Peer-to-peer energy trading optimization in energy communities using multi-agent deep reinforcement learning

In the past decade, the global distribution of energy resources has expanded significantly. The increasing number of prosumers creates the prospect for a more decentralized and accessible energy market, where the peer-to-peer energy trading paradigm emerges. This paper proposes a methodology to optimize the participation in peer-to-peer markets based on the double-auction trading mechanism. This novel methodology is based on two reinforcement learning algorithms, used separately, to optimize the amount of energy to be transacted and the price to pay/charge for the purchase/sale of energy.
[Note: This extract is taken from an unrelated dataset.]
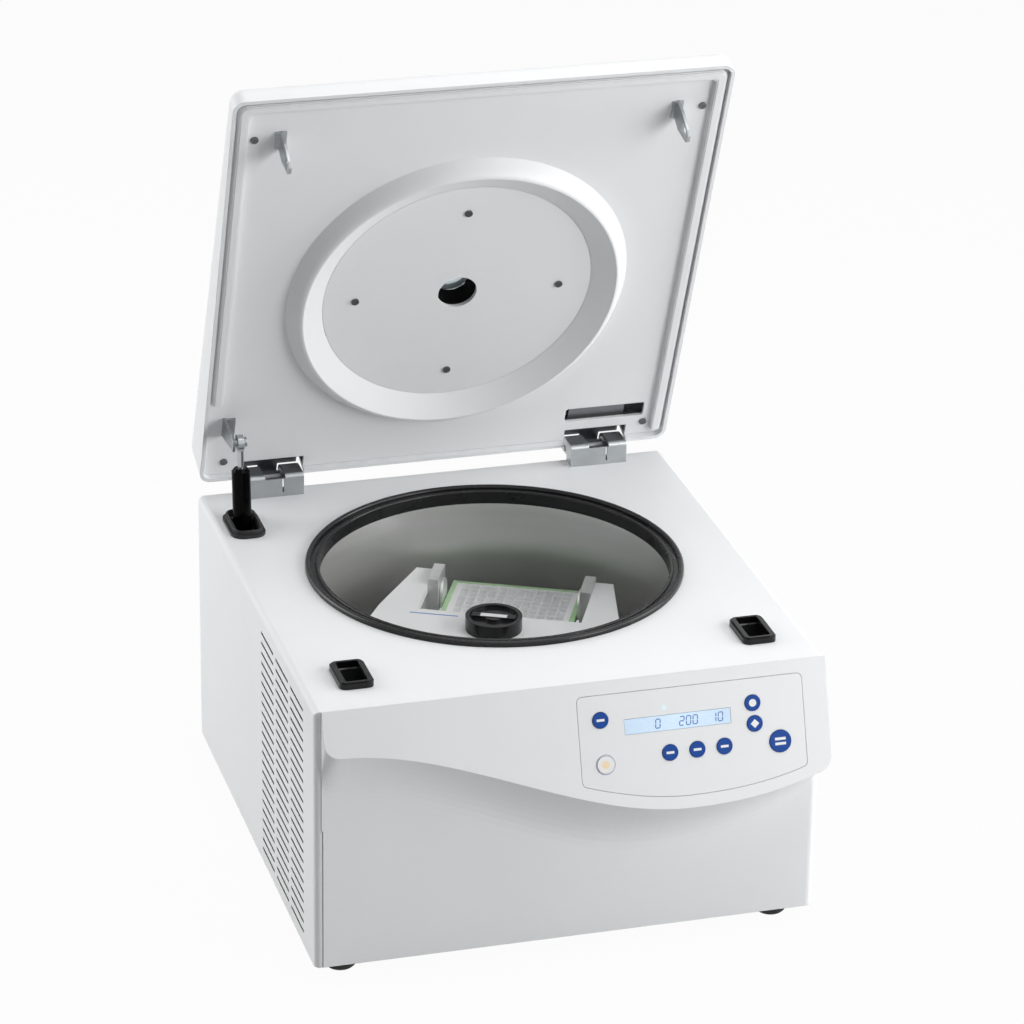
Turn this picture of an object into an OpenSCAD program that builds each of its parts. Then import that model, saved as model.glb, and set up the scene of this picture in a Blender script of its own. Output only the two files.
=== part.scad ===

The proposed methodology uses a competitive approach, and that is why all agents seek the best result for themselves, which in this case means reducing as much as possible the costs related to the purchase of energy, or if we are talking about sellers, maximizing profits. The proposed methodology was integrated into an agent-based ecosystem where there is a direct connection with agents, thus allowing application to real contexts in a more efficient way. To test the methodology, a case study was carried out in an energy community of 50 players, where each of the proposed models were used in 20 different players, and 10 were left without training. The players with training managed, over the course of a week, to save 44.65 EUR when compared to a week of peer-to-peer without training, a positive result, while the players who were left without training increased costs by 17.07 EUR.